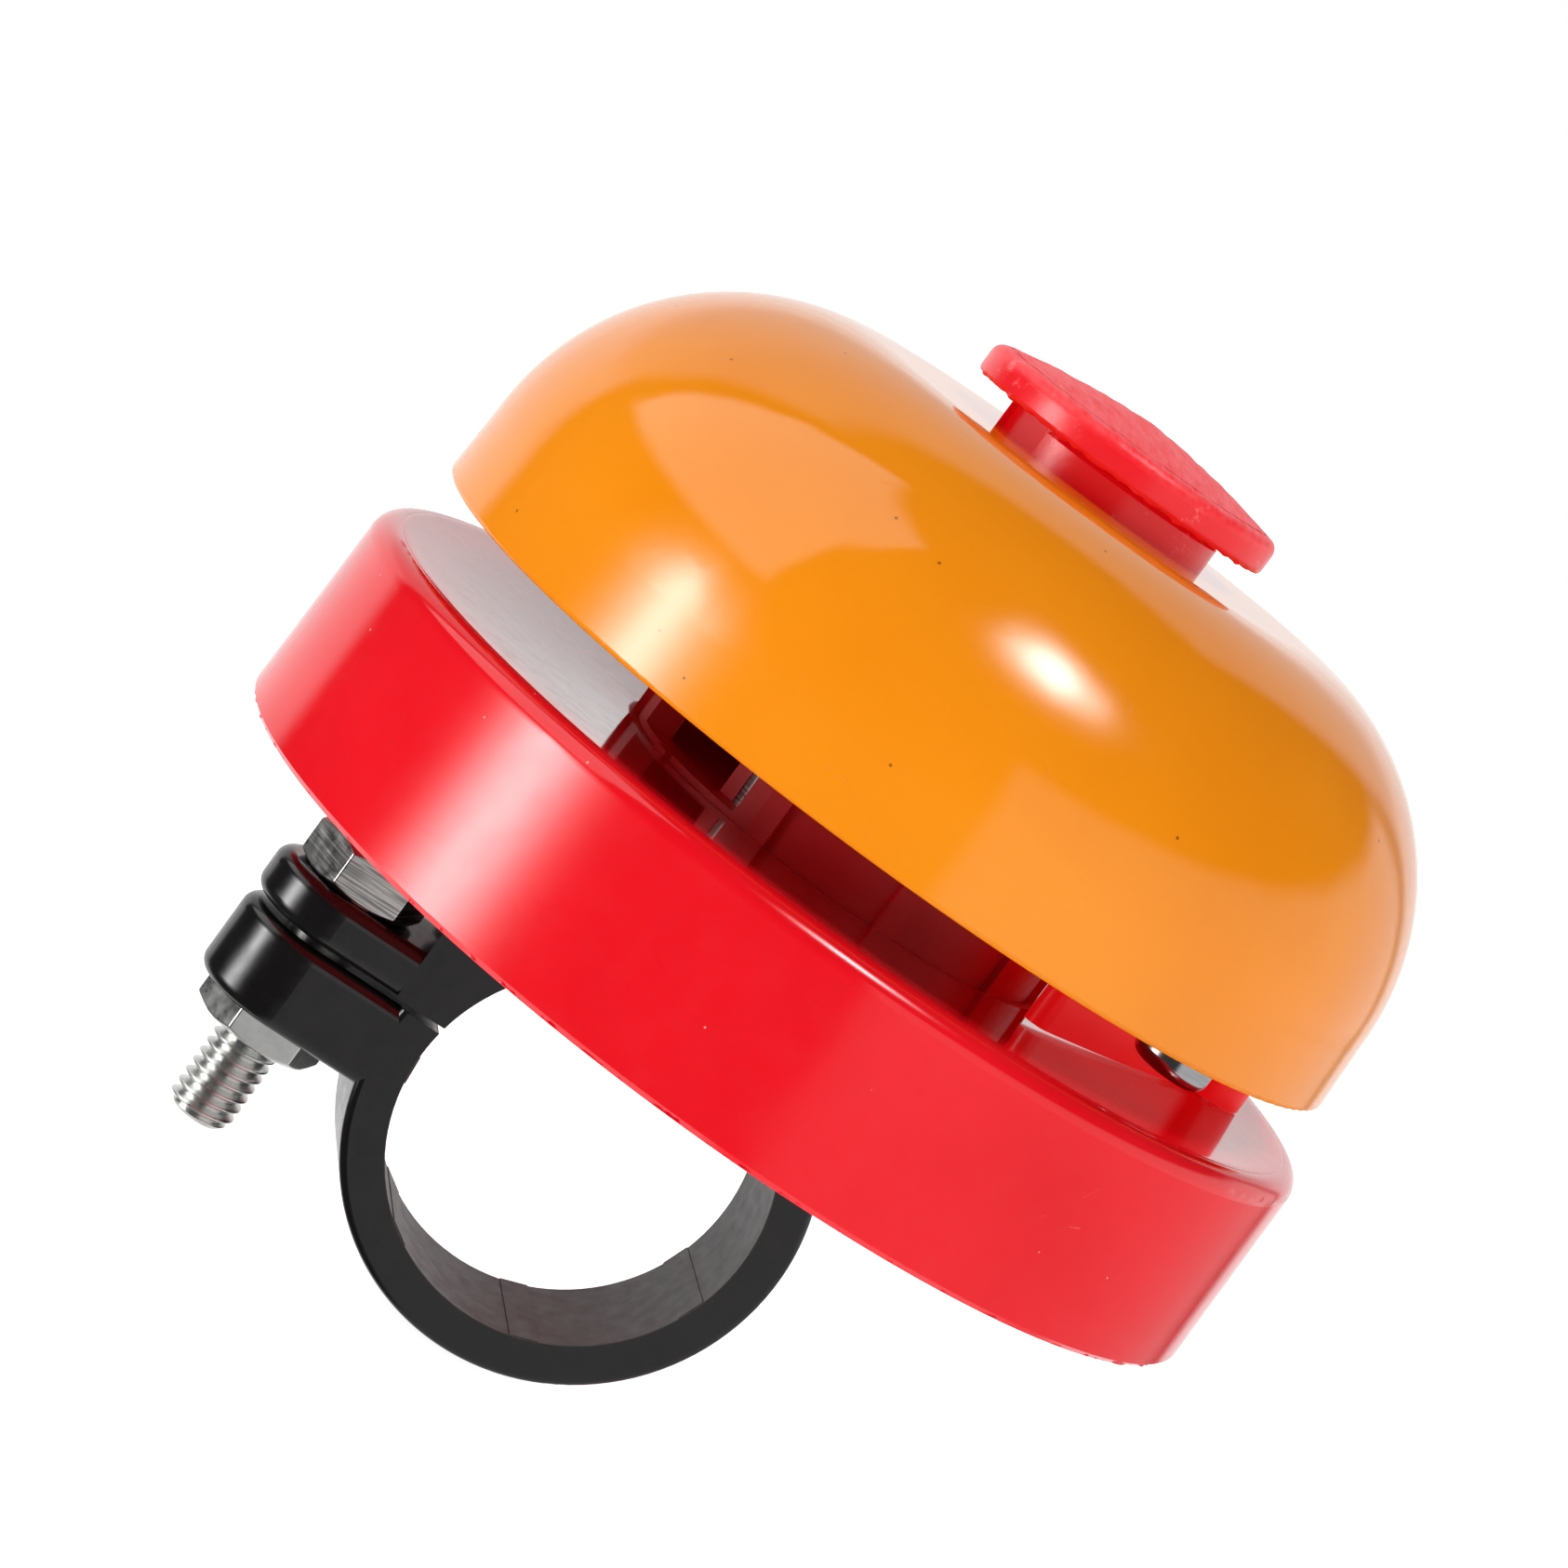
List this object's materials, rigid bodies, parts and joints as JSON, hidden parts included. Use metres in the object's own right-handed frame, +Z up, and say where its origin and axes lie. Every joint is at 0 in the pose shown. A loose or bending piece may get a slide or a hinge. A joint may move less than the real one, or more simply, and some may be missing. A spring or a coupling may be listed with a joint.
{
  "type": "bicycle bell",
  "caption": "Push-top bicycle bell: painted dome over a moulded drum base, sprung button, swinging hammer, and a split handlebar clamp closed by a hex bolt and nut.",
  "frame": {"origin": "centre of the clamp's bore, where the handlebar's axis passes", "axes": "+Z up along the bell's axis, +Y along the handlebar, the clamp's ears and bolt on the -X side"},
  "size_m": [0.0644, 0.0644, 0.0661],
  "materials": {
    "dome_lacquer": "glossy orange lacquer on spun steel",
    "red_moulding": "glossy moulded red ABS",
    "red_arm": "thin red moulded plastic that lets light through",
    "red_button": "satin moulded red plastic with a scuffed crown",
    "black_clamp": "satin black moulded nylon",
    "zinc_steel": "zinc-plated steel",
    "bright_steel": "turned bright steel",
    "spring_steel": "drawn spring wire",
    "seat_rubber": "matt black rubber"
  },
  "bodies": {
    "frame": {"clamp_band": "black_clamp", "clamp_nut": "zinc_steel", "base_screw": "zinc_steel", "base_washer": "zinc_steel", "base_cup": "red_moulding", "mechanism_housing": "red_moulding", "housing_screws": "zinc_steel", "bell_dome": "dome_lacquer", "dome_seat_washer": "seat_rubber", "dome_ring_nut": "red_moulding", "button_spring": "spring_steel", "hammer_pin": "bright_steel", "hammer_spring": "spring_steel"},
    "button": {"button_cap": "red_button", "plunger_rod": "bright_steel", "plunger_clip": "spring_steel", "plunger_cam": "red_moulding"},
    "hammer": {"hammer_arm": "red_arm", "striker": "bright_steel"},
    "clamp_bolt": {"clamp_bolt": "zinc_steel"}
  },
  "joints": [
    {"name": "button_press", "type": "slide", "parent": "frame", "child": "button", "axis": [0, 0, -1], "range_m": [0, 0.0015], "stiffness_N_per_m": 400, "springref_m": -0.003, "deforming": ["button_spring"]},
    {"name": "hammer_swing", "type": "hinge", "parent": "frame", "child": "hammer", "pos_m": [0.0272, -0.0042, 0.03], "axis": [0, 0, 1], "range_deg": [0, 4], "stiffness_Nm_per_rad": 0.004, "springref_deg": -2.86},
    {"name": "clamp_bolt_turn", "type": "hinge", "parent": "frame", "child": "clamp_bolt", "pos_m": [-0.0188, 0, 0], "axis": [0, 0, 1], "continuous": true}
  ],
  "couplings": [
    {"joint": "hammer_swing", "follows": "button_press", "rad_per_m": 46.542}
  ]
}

==

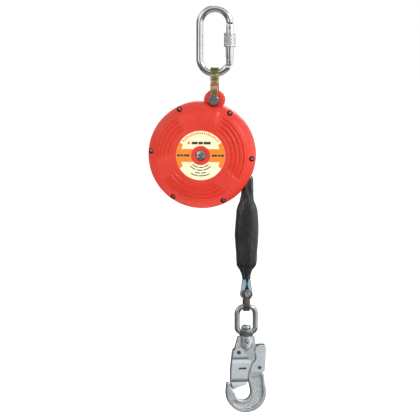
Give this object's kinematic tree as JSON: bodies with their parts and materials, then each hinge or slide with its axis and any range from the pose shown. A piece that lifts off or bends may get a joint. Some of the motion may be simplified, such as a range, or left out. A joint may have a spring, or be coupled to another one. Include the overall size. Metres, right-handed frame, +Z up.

Aim of the exercise:
Where a line above includes "piece", copy that line.

Output of the exercise:
List this object's materials, rigid bodies, parts and joints as JSON, hidden parts included. Use metres in the object's own right-handed frame, +Z up, and say where its origin and axes lie. Every joint is at 0 in the pose shown. A loose or bending piece may get a slide or a hinge. A joint may move less than the real one, or more simply, and some may be missing. A spring or a coupling may be listed with a joint.
Give this object's kinematic tree as JSON: bodies with their parts and materials, then each hinge or slide with its axis and any range from the pose shown. A piece that lifts off or bends may get a joint. Some of the motion may be simplified, such as a range, or left out. A joint may have a spring, or be coupled to another one. Include the overall size. Metres, right-handed frame, +Z up.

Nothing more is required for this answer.